Once a LID model is loaded, it has the following properties:
| Method | Description |
|---|---|
| lid.n_features | Number of features in the model (i.e., hashing bins) |
| lid.n_classes | Number of languages in the model |
| lid.lang_mappings | Dictionary of {"iso_code": "language_name"} mappings for all ISO 639-3 codes |
| lid.langs | List of ISO 639-3 codes for languages present in the current model |
Once a DID model is loaded, it has the following properties:
| Method | Description |
|---|---|
| did.n_features | Number of features in the grammar used to learn the model |
| did.n_classes | Number of countries in the model |
| did.country_mappings | Dictionary of {"iso_code": "country_name"} mappings for all country codes used |
| did.countries | List of country codes for regional dialects (country-level) present in the current model |
Loaded models perform the following tasks:
| Method | Description |
|---|---|
| lid.predict(data) | Takes an array of strings or individual strings; returns array of predicted language codes |
| did.predict(data) | Takes an array of strings or individual strings; returns array of predicted country codes |
Note: Model filenames need to include ".DID"/".LID" and ".MLP"/".SVM" because this information is used to determine the model type!

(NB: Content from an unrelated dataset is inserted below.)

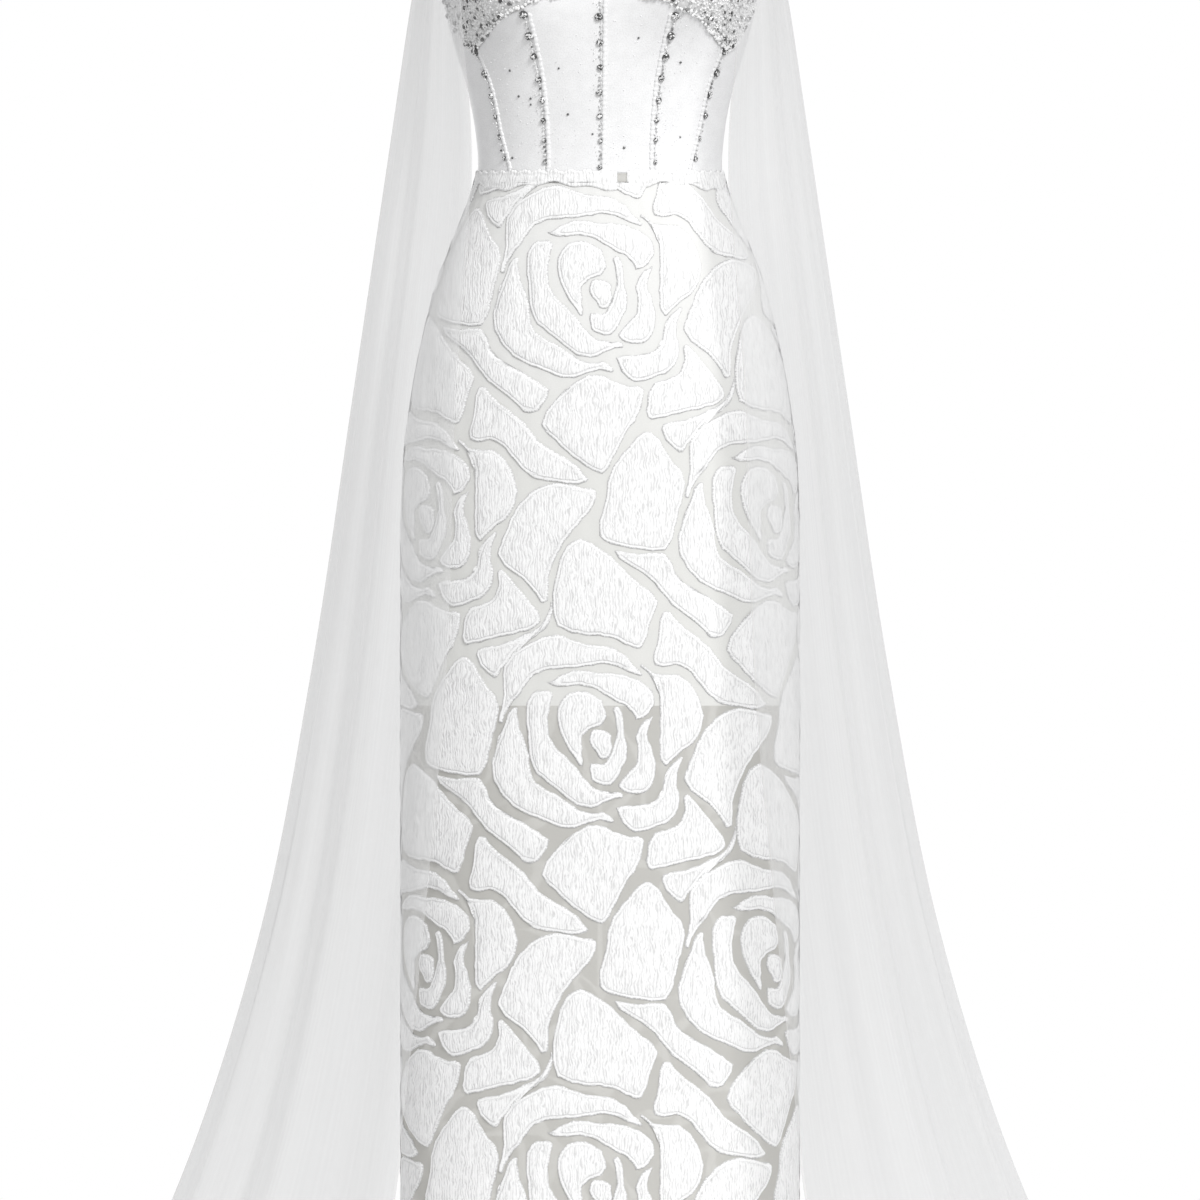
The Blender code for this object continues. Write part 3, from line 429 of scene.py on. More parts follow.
def body_frame(angle, height, out=0.0):
    """A point of the body and the directions there."""
    place = body(angle, height, out)
    directions = frame_on(place, body(angle + 0.2, height, out), body(angle, height + 0.0006, out))
    return place, directions


def normals_of(grid):
    """Outward directions of a grid whose columns run round the body and whose rows rise."""
    normal = np.cross(np.gradient(grid, axis=1), np.gradient(grid, axis=0))
    return normal / np.maximum(np.linalg.norm(normal, axis=-1, keepdims=True), 1e-12)


def mesh_from(name, points, faces, uv=None, values=None):
    """An object from arrays: points (n, 3), quads or triangles (m, k), and values kept at the points."""
    mesh = bpy.data.meshes.new(name)
    mesh.vertices.add(len(points))
    mesh.vertices.foreach_set("co", np.ascontiguousarray(points, np.float32).ravel())
    size = faces.shape[1]
    mesh.loops.add(faces.size)
    mesh.loops.foreach_set("vertex_index", np.ascontiguousarray(faces, np.int32).ravel())
    mesh.polygons.add(len(faces))
    mesh.polygons.foreach_set("loop_start", np.arange(0, faces.size, size, dtype=np.int32))
    mesh.update(calc_edges=True)
    mesh.validate()
    if uv is not None:
        layer = mesh.uv_layers.new(name="cloth")
        layer.data.foreach_set("uv", np.ascontiguousarray(uv[faces.ravel()], np.float32).ravel())
    for key, value in (values or {}).items():
        layer = mesh.attributes.new(key, "FLOAT", "POINT")
        layer.data.foreach_set("value", np.ascontiguousarray(value, np.float32))
    mesh.shade_smooth()
    piece = bpy.data.objects.new(name, mesh)
    bpy.context.collection.objects.link(piece)
    return piece


def grid_faces(rows, cols):
    """Quads of a grid, facing the way its columns and rows turn."""
    index = np.arange(rows * cols).reshape(rows, cols)
    return np.stack([index[:-1, :-1], index[:-1, 1:], index[1:, 1:], index[1:, :-1]], axis=-1).reshape(-1, 4)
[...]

To train new models, the training data needs to be prepared. This process is automated; see the Data_DID and Data_LID directories for directions and scripts.

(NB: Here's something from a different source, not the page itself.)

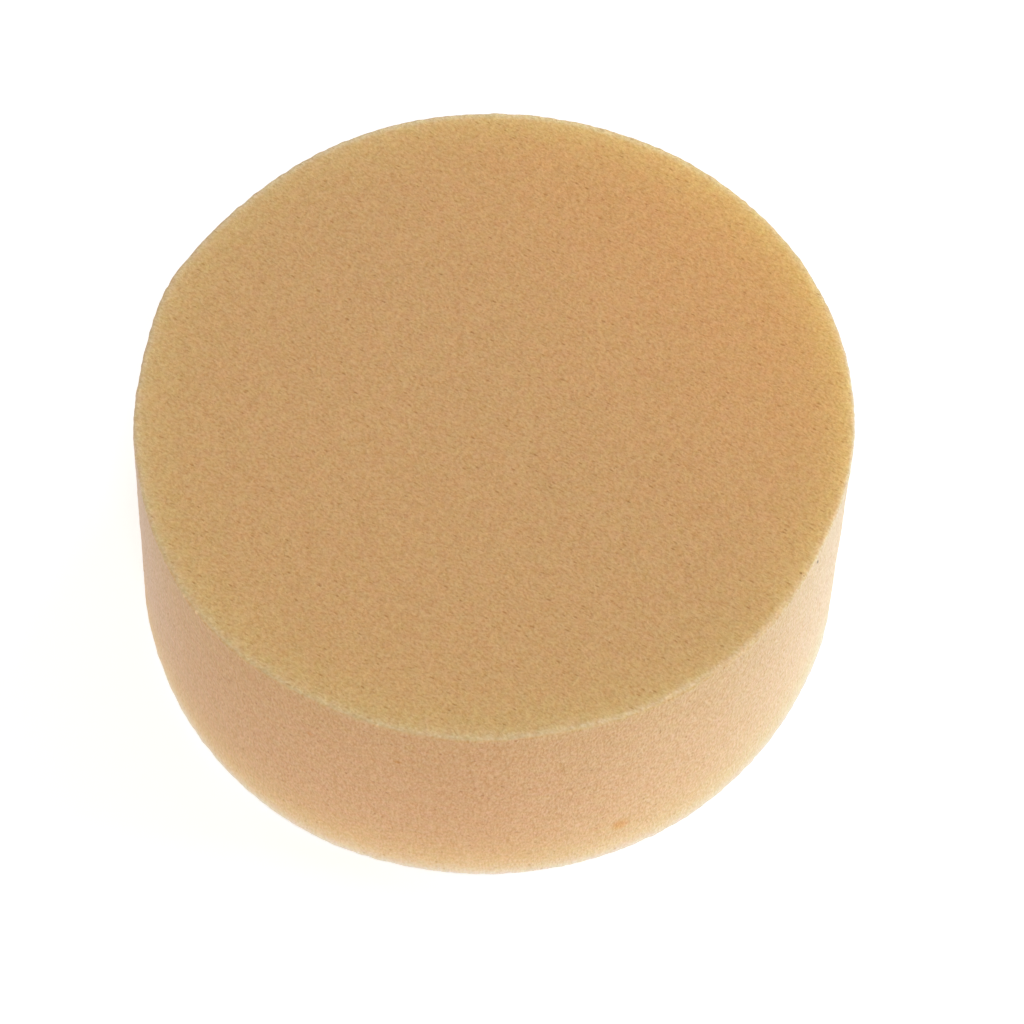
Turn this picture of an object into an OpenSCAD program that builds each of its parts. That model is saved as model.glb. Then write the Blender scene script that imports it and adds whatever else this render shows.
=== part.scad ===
// Round foam sponge of the kind that lies in a wet palette: one thick disc cut from a block of
// fine open-cell foam. +Z is up and +Y is the back. The origin is on the base, under the middle
// of the disc.

/* [Disc] */
// Diameter of the disc, measured square to its wall
disc_d = 70; // [30:1:150]
// Thickness of the disc, from the base to the top face
disc_h = 30.5; // [5:0.5:60]

/* [Cut wall] */
// How far the top face stands to the right of the base, because the wall was cut out of square
wall_lean = 0.9; // [0:0.1:3]
// Depth of the shallow flat that the cutter left in the wall
flat_depth = 0.2; // [0:0.1:2]
// Way that the flat faces, in degrees counter-clockwise from +X
flat_dir = 174; // [0:1:359]

/* [Colour] */
// Colour of the foam
foam_colour = "#C99E6E";

/* [Hidden] */
$fn = 180;

// Lean of the wall from the upright
lean_angle = atan(wall_lean / disc_h);
// Height of the middle of the disc, about which the wall leans
middle_z = disc_h / 2;
// The column and the block are this much longer and wider than the disc, so that they cut it clean
column_l = 2 * (disc_d + disc_h);
block_w = 2 * (disc_d + wall_lean);

// Round column with one shallow flat along its whole length
module flatted_column() {
    difference() {
        cylinder(d = disc_d, h = column_l, center = true);
        rotate([0, 0, flat_dir])
            translate([disc_d / 2 - flat_depth, -disc_d / 2, -column_l / 2])
                cube([disc_d, disc_d, column_l]);
    }
}

// Block of foam with its two level faces: the base at the bottom and the top face
module foam_block() {
    translate([-block_w / 2, -block_w / 2, 0])
        cube([block_w, block_w, disc_h]);
}

// The sponge: what the leaning column cuts out of the block
module foam_disc() {
    color(foam_colour)
        intersection() {
            translate([0, 0, middle_z])
                rotate([0, lean_angle, 0])
                    flatted_column();
            foam_block();
        }
}

foam_disc();
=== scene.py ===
import math

import bmesh
import bpy
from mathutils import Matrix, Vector, noise


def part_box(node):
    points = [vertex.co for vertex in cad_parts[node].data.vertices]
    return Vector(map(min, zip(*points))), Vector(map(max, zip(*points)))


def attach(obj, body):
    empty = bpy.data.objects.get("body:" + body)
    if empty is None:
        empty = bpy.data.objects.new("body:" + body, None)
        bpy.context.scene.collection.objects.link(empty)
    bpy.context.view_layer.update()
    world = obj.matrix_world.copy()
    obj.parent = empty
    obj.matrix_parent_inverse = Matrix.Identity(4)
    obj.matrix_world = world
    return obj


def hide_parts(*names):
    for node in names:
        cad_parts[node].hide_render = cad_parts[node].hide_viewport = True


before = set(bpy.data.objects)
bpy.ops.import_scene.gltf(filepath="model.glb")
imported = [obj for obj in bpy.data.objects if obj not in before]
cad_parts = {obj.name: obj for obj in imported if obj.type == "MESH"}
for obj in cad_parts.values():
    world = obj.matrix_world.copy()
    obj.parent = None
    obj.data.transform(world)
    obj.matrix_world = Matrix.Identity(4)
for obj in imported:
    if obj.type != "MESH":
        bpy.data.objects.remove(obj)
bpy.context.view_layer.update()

# Foam disc: the whole sponge is one thick round of fine open-cell polyurethane foam. A band knife
# slices it from a block, and a round cutter then parts it from the slice. The cutter leans a little
# and strays from the circle in places, and the knife leaves a faint lie across the two flat faces.

mm = 0.001
solid_low, solid_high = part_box("foam_disc")
thickness = solid_high.z - solid_low.z
radius = (solid_high.y - solid_low.y) / 2
solid_points = [v.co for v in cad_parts["foam_disc"].data.vertices]
face_band = 0.1 * mm
top_right = max(p.x for p in solid_points if p.z > solid_high.z - face_band)
base_right = max(p.x for p in solid_points if p.z < solid_low.z + face_band)
lean = top_right - base_right

face_rings = 82
rim_band = 0.6 * mm
wall_rows = 68
arris = 0.3 * mm
arris_steps = 3
touching = 0.01 * mm

# Half of the disc is made about its middle plane: a six-sided fan, cut into rings of small triangles
foam = bmesh.new()
fan_radius = radius - rim_band
fan_side = math.radians(60)
bmesh.ops.create_circle(foam, cap_ends=True, cap_tris=True, segments=6, radius=fan_radius)
bmesh.ops.subdivide_edges(foam, edges=foam.edges[:], cuts=face_rings - 1, use_grid_fill=True)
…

from idNet import idNet_Train
id = idNet_train()
| Argument | Type | Description |
|---|---|---|
| type | (str) | Whether to work with language or dialect identification |
| input | (str) | Path to input folder |
| output | (str) | Path to output folder |
| s3 = False | (boolean) | If True, use boto3 to interact with s3 bucket |
| s3_bucket = "" | (str) | s3 bucket name as string |
| nickname = "Language" | (str) | The nickname for saving / loading models |
| divide_data = True | (boolean) | If True, crawl for dataset; if False, just load it |
| test_samples = 20 | (int) | The number of files for each class to use for testing |
| threshold = 100 | (int) | Number of files required before language/country is included in model |
| samples_per_epoch = 5 | (int) | Number of samples to use per training epoch |
| language = "" | (str) | For DID, specifies the language of the current model |
| lid_sample_size = 200 | (int) | For LID, the number of characters to allow per sample |
| did_sample_size = 1 | (int) | For DID, the number of 100 word samples to combine |
| preannotate_cxg = False | (boolean) | For DID, if True enrich and save all CxG vectors |
| preannotated_cxg = False | (boolean) | For DID, if True just load pre-enriched CxG vectors |
| cxg_workers = 1 | (int) | For DID, if pre-enriching dataset, number of workers to use |
| class_constraints = [] | (list of strs) | Option to constrain the number of classes |
| merge_dict = {} | (dict) | Original:New name keys |
id.train()
| Argument | Type | Description |
|---|---|---|
| model_type = "MLP" | (str) | MLP or SVM |
| lid_features = 524288 | (int) | Number of character n-gram features to allow, hashing only |
| lid_ngrams = (1,3) | (tuple of ints) | Range of n-grams to hash |
| did_grammar = ".Grammar.p" | (str) | Name of C2xG grammar to use for annotation |
| c2xg_workers = 1 | (int) | For DID, number of workers for c2xg enrichments |
| mlp_sizes = (300, 300, 300) | (tuple of ints) | Size and number of layers; e.g., 3 layers at 300 neurons each |
| cross_val = False | (boolean) | Whether to use cross-validation rather than a held-out test set |
| dropout = 0.25 | (float) | The amount of dropout to apply to each layer |
| activation = "relu" | (str) | The type of activation; just passes name to Keras |
| optimizer = "sgd" | (str) | The type of optimization algorithm; just passes name to Keras |